Government publishes Serious Crime Bill  

17 January 2007

The human rights group Liberty warned that these new measures are part of a dangerous Government trend toward punishing individuals despite a lack of evidence of their guilt. 

  

Liberty’s Policy Officer Jago Russell said:  

 

“We used to believe in hard evidence and fair trials in this country - now we dispense rapid-fire justice as quickly as the Government can develop a catchy four-letter acronym for it.  

 

These new orders targeted at the ‘Mr. Bigs’ of the criminal world will likely be as unfair and ineffective as ASBOs and Control Orders before them.” 

  

Measures in the bill include: 

  

• Serious Crime Prevention Orders (SCPOs) brought against individuals and organisations without the need to prove criminality. Restrictions, prohibitions or requirements of SCPOs can include but are not limited to business dealings, working arrangements, communications, access to premises and travel.

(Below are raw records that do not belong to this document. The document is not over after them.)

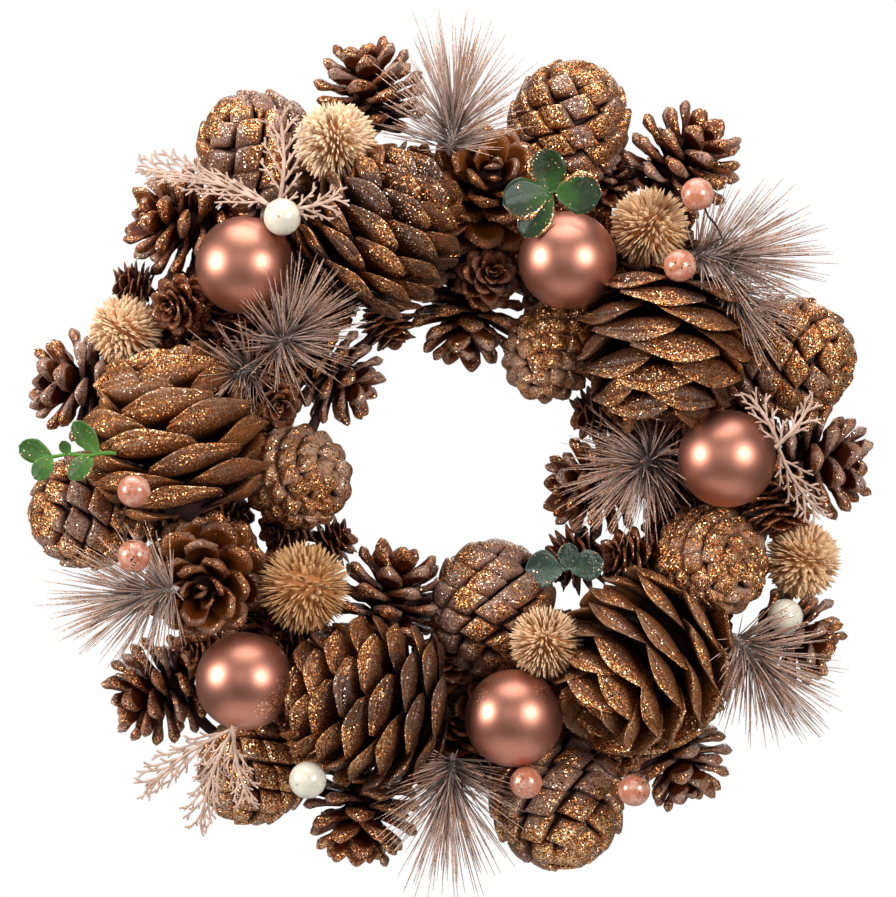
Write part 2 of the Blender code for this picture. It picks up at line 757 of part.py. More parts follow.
def make_needle_tufts():
    for name, place in NEEDLE_TUFTS.items():
        body = SpiralBody(TUFT_CORE_LENGTH, TUFT_CORE_RADIUS, NEEDLES, (5, 8))
        body.held_by_foot = True
        for cell in range(body.count):
            share = body.share(cell)
            outward, _, _ = body.axes(cell, between(NEEDLE_TILT, share))
            uneven = 0.86 + 0.14 * math.sin(cell * 2.4)
            length = between(NEEDLE_LENGTH, share) * place.size * uneven
            body.tips.append([body.centre(cell) + outward * length])
        make_scaled(name, place, body, "frosted_needle", slim=True)


def frond_outline(frond):
    """The outline of one flat frond in its own plane, along +X: its stem with pointed twigs in pairs."""
    sides = []
    for side in (-1, 1):
        outline = [Vector((-2, side * 0.9))]
        for number in range(frond.twigs):
            share = 0.2 + 0.8 * (number + 0.4 + 0.2 * side) / (frond.twigs + 0.2)
            foot = Vector((frond.length * share, side * 0.6))
            angle = side * math.radians(44)
            along = Vector((math.cos(angle), math.sin(angle)))
            reach = frond.length * 0.34 * math.sin(math.pi * (0.25 + 0.7 * share)) + 1
            outline += [foot - Vector((1.5, 0)), foot + along * reach, foot + Vector((1.1, 0))]
        sides.append(outline)
    return sides[0] + [Vector((frond.length, 0))] + sides[1][::-1]


def make_cedar_sprays():
    for name, fronds in CEDAR_SPRAYS.items():
        pieces = []
        for number, frond in enumerate(fronds):
            outline = frond_outline(frond)
            curve = bpy.data.curves.new(name, "CURVE")
            curve.dimensions = "2D"
            curve.fill_mode = "BOTH"
            curve.extrude = CEDAR_THICKNESS / 2 * MM
            spline = curve.splines.new("POLY")
            spline.points.add(len(outline) - 1)
            spline.use_cyclic_u = True
            for point, place in zip(spline.points, outline):
                point.co = (place.x * MM, place.y * MM, 0, 1)
            guide = bpy.data.objects.new(name, curve)
            wreath.objects.link(guide)
            bpy.context.view_layer.update()
            mesh = bpy.data.meshes.new_from_object(guide.evaluated_get(bpy.context.evaluated_depsgraph_get()))
            bpy.data.objects.remove(guide)
            shape = bmesh.new()
            shape.from_mesh(mesh)
            bmesh.ops.remove_doubles(shape, verts=shape.verts, dist=0.00001)
            bmesh.ops.triangulate(shape, faces=shape.faces)
            bmesh.ops.recalc_face_normals(shape, faces=shape.faces)
            shape.to_mesh(mesh)
            shape.free()
            mesh.materials.clear()
            mesh.materials.append(finish_of("frosted_cedar"))
            piece = bpy.data.objects.new(f"{name}_{number}", mesh)
            flat = Matrix.Rotation(math.radians(90), 4, "X")
            turn = Matrix.Rotation(math.radians(frond.clock), 4, "Z")
            back = Matrix.Rotation(math.radians(-frond.lean), 4, "Y")
            at = Matrix.Translation(position(frond.x, frond.z, number * 0.4) * MM)
            piece.matrix_world = at @ flat @ turn @ back
            wreath.objects.link(piece)
            pieces.append(piece)
        print(name, "rests at", drop_back([joined(name, pieces)]))


def leaf_points(leaf):
    """A leaf's rim and rib in its own plane along +X, cupped along its rib."""
    points = [(0, 0, 0)]
    for share, width in ((0.25, 0.74), (0.55, 1), (0.85, 0.62)):
        x, half = leaf.length * share, leaf.width * width / 2
        points += [(x, -half, half * 0.15), (x, 0, 0), (x, half, half * 0.15)]
    return points + [(leaf.length, 0, 0.6)]


def leaf_shell(leaf):
    """Upper and lower skins of one leaf, split alike, and the rim between them."""
    upper = [Vector(p) for p in leaf_points(leaf)]
    lower = [p - Vector((0, 0, LEAF_THICKNESS)) for p in upper]
    skin = [(0, 1, 2), (0, 2, 3)]
    for a in (1, 4):
        skin += [(a, a + 3, a + 4), (a, a + 4, a + 1), (a + 1, a + 4, a + 5), (a + 1, a + 5, a + 2)]
    skin += [(7, 10, 8), (8, 10, 9)]
    rim = [0, 1, 4, 7, 10, 9, 6, 3]
    count = len(upper)
    walls = []
    for a, b in zip(rim, rim[1:] + rim[:1]):
        walls += [(a, b, b + count), (a, b + count, a + count)]
    return upper + lower, skin + [tuple(i + count for i in face[::-1]) for face in skin] + walls


def make_leaf_sprigs():
    for name, sprig in LEAF_SPRIGS.items():
        along = heading(sprig.clock, 0)
        foot = position(sprig.x, sprig.z, 0)
        ends = [foot - along * 2, foot + along * (sprig.stem + 1)]
        pieces = [tube(f"{name}_stem", ends, 1.1, "leaf_green")]
        for number, leaf in enumerate(sprig.leaves):
            points, faces = leaf_shell(leaf)
            flat = Matrix.Rotation(math.radians(90), 4, "X")
            turn = Matrix.Rotation(math.radians(leaf.clock), 4, "Z")
            lift = Matrix.Rotation(math.radians(-8 - 5 * (number % 3)), 4, "Y")
            at = Matrix.Translation(foot + along * sprig.stem * leaf.foot)
            matrix = at @ flat @ turn @ lift
            pieces.append(write_object(f"{name}_{number}", points, faces, "leaf_green", matrix))
        print(name, "rests at", drop_back([joined(name, pieces)]))


clear_scene()
wreath = bpy.data.collections.new("christmas_wreath")
bpy.context.scene.collection.children.link(wreath)
make_ring()
make_baubles()
make_dried_flowers()
make_large_cones()
make_cone_groups(PINE_CONES, "pine_cone_wood")
larch_groups = {name: [(LARCH, place) for place in cones] for name, cones in LARCH_CONES.items()}
make_cone_groups(larch_groups, "larch_cone_wood")
make_pearls()
make_needle_tufts()
make_berry_picks()
make_leaf_sprigs()
make_cedar_sprays()
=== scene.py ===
"""Christmas wreath of gilded cones, satin baubles, dried flower heads, frosted needles and leaves.

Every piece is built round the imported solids, in the same frame: the origin is the hook under the ring's inner
edge, +Z is up and the viewer stands at -Y. Tables are in millimetres. A place in the wreath is x and z from the
ring's centre and how far it stands out towards the viewer.
"""

import bpy
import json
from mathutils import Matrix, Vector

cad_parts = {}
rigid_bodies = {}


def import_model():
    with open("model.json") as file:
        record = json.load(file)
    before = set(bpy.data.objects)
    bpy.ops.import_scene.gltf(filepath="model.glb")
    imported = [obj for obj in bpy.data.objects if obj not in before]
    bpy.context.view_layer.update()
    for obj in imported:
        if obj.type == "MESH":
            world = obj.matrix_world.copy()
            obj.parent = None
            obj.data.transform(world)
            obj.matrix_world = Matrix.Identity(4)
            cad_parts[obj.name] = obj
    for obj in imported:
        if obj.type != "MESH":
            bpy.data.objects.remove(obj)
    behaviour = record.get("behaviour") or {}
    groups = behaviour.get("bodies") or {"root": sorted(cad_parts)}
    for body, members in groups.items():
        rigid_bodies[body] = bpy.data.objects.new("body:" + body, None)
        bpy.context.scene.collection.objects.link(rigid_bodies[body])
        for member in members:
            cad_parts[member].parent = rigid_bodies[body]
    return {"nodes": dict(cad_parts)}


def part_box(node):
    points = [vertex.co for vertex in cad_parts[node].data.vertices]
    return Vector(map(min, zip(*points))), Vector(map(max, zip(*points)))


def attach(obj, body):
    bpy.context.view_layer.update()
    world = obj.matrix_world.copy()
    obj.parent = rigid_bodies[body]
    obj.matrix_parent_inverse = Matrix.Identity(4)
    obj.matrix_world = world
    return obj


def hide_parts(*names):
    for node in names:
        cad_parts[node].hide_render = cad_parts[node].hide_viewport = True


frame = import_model()
# A new file's own cube would count in the box.
for spare in [thing for thing in bpy.data.objects if thing.name in ("Cube", "Light", "Camera")]:
    bpy.data.objects.remove(spare)
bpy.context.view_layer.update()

import json
import math
import random
from collections import namedtuple
from functools import partial

import bmesh
from mathutils import Matrix, Vector
from mathutils.bvhtree import BVHTree

bl_info = {
    "name": "Christmas wreath",
    "version": (1, 0, 0),
    "blender": (4, 5, 0),
    "location": "3D View > Sidebar > Wreath",
    "description": "Builds a wreath of cones, baubles and dried flowers on a straw ring",
    "category": "Add Mesh",
}

MM = 0.001
GOLDEN_ANGLE = math.pi * (3 - math.sqrt(5))
RING_CENTRE = Vector((0, 0, -88))
STALKS = 1700
MOST_FILLING_CONES = 125
# The radius of the ring's middle line, and the exponent that rounds the ends of a cone's core.
RING_RADIUS = 105
ROUNDING = 2.4
# The kinds of node that most finishes use.
MAP, MIX, MATH = "ShaderNodeMapRange", "ShaderNodeMix", "ShaderNodeMath"
VECTOR_MATH, NOISE, BUMP = "ShaderNodeVectorMath", "ShaderNodeTexNoise", "ShaderNodeBump"

# clock is the tip's direction in the wreath's plane, 0 to the right and 90 up; lean is towards the viewer.
Place = namedtuple("Place", "x z out clock lean spin size", defaults=(0, 0, 0, 1))

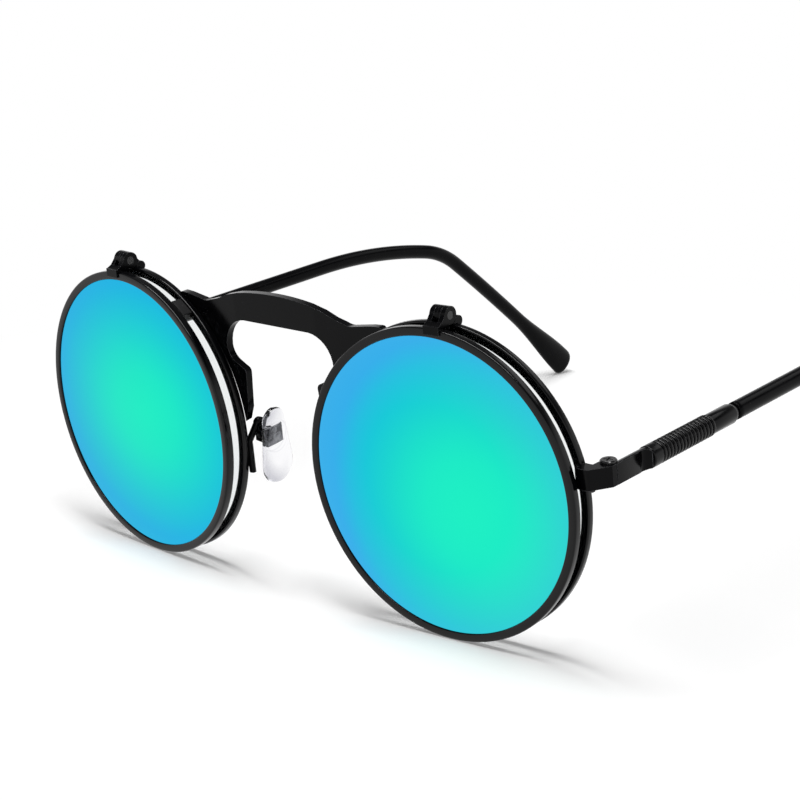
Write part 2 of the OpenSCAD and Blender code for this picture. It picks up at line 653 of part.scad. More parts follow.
// Clear teardrop pad, moulded round the insert
module nose_pad() {
    low_r = pad_w / 2;
    top_r = pad_w * 0.36;
    color("#e8eef0", 0.5) at_pad() difference() {
        translate([insert_x - 0.1, pad_drop[0], pad_drop[1]]) hull() {
            for (e = [[-(pad_l / 2 - low_r), low_r], [pad_l / 2 - top_r, top_r]])
                translate([0, 0, e[0]]) scale([pad_t / 2 / e[1], 1, 1]) sphere(r = e[1], $fn = 28);
        }
        insert_shape(seat);
        translate([-box_d[0] / 2 - pad_clear - 0.1, -box_d[1] / 2 - pad_clear, -5]) cube([4, box_d[1] + 2 * pad_clear + pad_head_t, 10]);
    }
}

standing() bridge_plate();
standing() side(1) main_rim();  // main_rim_left
standing() side(1) clear_lens();  // clear_lens_left
standing() side(1) hinge_post();  // hinge_post_left
standing() side(1) rim_lock();  // rim_lock_left
standing() side(1) rim_screw();  // rim_screw_left
standing() side(1) end_piece();  // end_piece_left
standing() side(1) temple_screw();  // temple_screw_left
standing() side(1) pad_arm();  // pad_arm_left
standing() side(1) pad_box();  // pad_box_left
standing() side(1) pad_screw();  // pad_screw_left
standing() side(1) flip_rim();  // flip_rim_left
standing() side(1) mirror_lens();  // mirror_lens_left
standing() side(1) flip_bracket();  // flip_bracket_left
standing() side(1) flip_pin();  // flip_pin_left
standing() side(1) bumper();  // bumper_left
standing() side(1) nose_pad();  // nose_pad_left
standing() side(1) pad_insert();  // pad_insert_left
standing() side(1) temple_bar();  // temple_bar_left
standing() side(1) ribbed_sleeve();  // ribbed_sleeve_left
standing() side(1) collar();  // collar_left
standing() side(1) core_wire();  // core_wire_left
standing() side(1) ear_sock();  // ear_sock_left
standing() side(-1) main_rim();  // main_rim_right
standing() side(-1) clear_lens();  // clear_lens_right
standing() side(-1) hinge_post();  // hinge_post_right
standing() side(-1) rim_lock();  // rim_lock_right
standing() side(-1) rim_screw();  // rim_screw_right
standing() side(-1) end_piece();  // end_piece_right
standing() side(-1) temple_screw();  // temple_screw_right
standing() side(-1) pad_arm();  // pad_arm_right
standing() side(-1) pad_box();  // pad_box_right
standing() side(-1) pad_screw();  // pad_screw_right
standing() side(-1) flip_rim();  // flip_rim_right
standing() side(-1) mirror_lens();  // mirror_lens_right
standing() side(-1) flip_bracket();  // flip_bracket_right
standing() side(-1) flip_pin();  // flip_pin_right
standing() side(-1) bumper();  // bumper_right
standing() side(-1) nose_pad();  // nose_pad_right
standing() side(-1) pad_insert();  // pad_insert_right
standing() side(-1) temple_bar();  // temple_bar_right
standing() side(-1) ribbed_sleeve();  // ribbed_sleeve_right
standing() side(-1) collar();  // collar_right
standing() side(-1) core_wire();  // core_wire_right
standing() side(-1) ear_sock();  // ear_sock_right
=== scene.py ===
# %% [markdown]
# # Flip up sunglasses, dressed for a picture
# The measured model of the glasses is loaded first and never moved. Each visible piece then gets
# a smooth skin or a better finish in the same place, so the real sizes stay what they are.

# %% Load the measured model
import json
import math

import bmesh
import bpy
from mathutils import Matrix, Quaternion, Vector

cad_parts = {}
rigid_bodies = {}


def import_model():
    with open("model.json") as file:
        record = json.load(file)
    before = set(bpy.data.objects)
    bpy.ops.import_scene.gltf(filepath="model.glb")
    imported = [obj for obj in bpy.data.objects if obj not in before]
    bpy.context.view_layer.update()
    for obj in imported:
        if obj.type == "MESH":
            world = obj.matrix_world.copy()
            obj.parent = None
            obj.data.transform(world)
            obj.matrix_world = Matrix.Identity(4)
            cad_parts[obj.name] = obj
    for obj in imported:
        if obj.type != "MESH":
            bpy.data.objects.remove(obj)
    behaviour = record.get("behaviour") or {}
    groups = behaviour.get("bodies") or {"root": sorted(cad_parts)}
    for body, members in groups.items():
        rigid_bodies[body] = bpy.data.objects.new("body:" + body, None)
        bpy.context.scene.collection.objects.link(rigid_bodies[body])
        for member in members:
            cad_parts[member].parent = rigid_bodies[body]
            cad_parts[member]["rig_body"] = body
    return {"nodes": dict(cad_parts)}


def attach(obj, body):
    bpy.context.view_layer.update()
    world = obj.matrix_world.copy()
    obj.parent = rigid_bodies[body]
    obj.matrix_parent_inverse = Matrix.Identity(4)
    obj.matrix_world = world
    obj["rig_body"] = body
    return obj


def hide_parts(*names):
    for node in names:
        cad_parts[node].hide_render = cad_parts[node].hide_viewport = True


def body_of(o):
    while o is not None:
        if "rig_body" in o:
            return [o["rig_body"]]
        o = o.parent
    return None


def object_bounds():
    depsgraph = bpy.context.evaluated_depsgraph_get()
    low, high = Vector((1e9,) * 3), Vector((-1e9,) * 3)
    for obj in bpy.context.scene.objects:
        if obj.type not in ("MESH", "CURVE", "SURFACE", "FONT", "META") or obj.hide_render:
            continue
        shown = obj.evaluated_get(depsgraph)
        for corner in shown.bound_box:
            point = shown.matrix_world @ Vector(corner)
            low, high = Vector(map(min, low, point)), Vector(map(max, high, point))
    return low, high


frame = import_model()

cad_low, cad_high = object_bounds()
CAD = frame["nodes"]
cad_size = [round(v * 1000, 2) for v in cad_high - cad_low]
print("measured model:", len(CAD), "nodes, size in mm", cad_size)

# %% [markdown]
# ## The two drawing frames
# An optician measures a frame from the plane of its lenses. Here too a point is written in
# millimetres in that lens frame: X to the wearer's left, Y backwards, Z up, zero between the
# lenses. `STAND` tips the lens frame forward until the open glasses stand on rims and ear tips.

# %% Lens frame and standing frame
MM = 0.001
STAND_TILT = math.radians(4.93159)
STAND = Matrix.Translation((0, -72.4705 * MM, 25.7886 * MM)) @ Matrix.Rotation(STAND_TILT, 4, "X")
LENS_R = 25.0
LENS_CX = 36.3
WRAP = math.radians(4.8)
RIM_IN = 24.5
RIM_OUT = 25.9
MAIN_Y = 3.5
FLIP_DEPTH = 1.5
MAIN_DEPTH = 1.3
TOE_IN = math.radians(2)
PIVOT = Vector((63.8592, 8.51726, 0))
TEMPLE_X = 65.2092
TEMPLE_Z = 4.85
SIDES = {"left": 1, "right": -1}


def mirror(side):
    return Matrix.Scale(SIDES[side], 4, (1, 0, 0))


def lens_place(side):
    middle = Matrix.Translation((LENS_CX * MM, 0, 0))
    return STAND @ mirror(side) @ middle @ Matrix.Rotation(WRAP, 4, "Z")


def temple_place(side):
    there, back = Matrix.Translation(PIVOT * MM), Matrix.Translation(-PIVOT * MM)
    toe = there @ Matrix.Rotation(TOE_IN, 4, "Z") @ back
    return STAND @ mirror(side) @ toe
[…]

The SCPOs may be imposed for up to five years and breaching the conditions can result in up to five years imprisonment. 

  

• New information sharing powers will allow “data matching” - essentially a fishing expedition against private bodies and companies not based on intelligence or suspicion. The Audit Commission will be able to compel the provision of detailed financial or other information for data matching purposes without any evidence of criminality.  

 

Contact: Jen Corlew on 0207 378 3656 or 0797 3 831 128 

 

NOTES TO EDITORS



Other measures in the Serious Crime Bill include new criminal offences for those who may have only peripheral involvement in serious and organised crime, and new powers of search and seizure of property and money believe to be associated with criminal activity.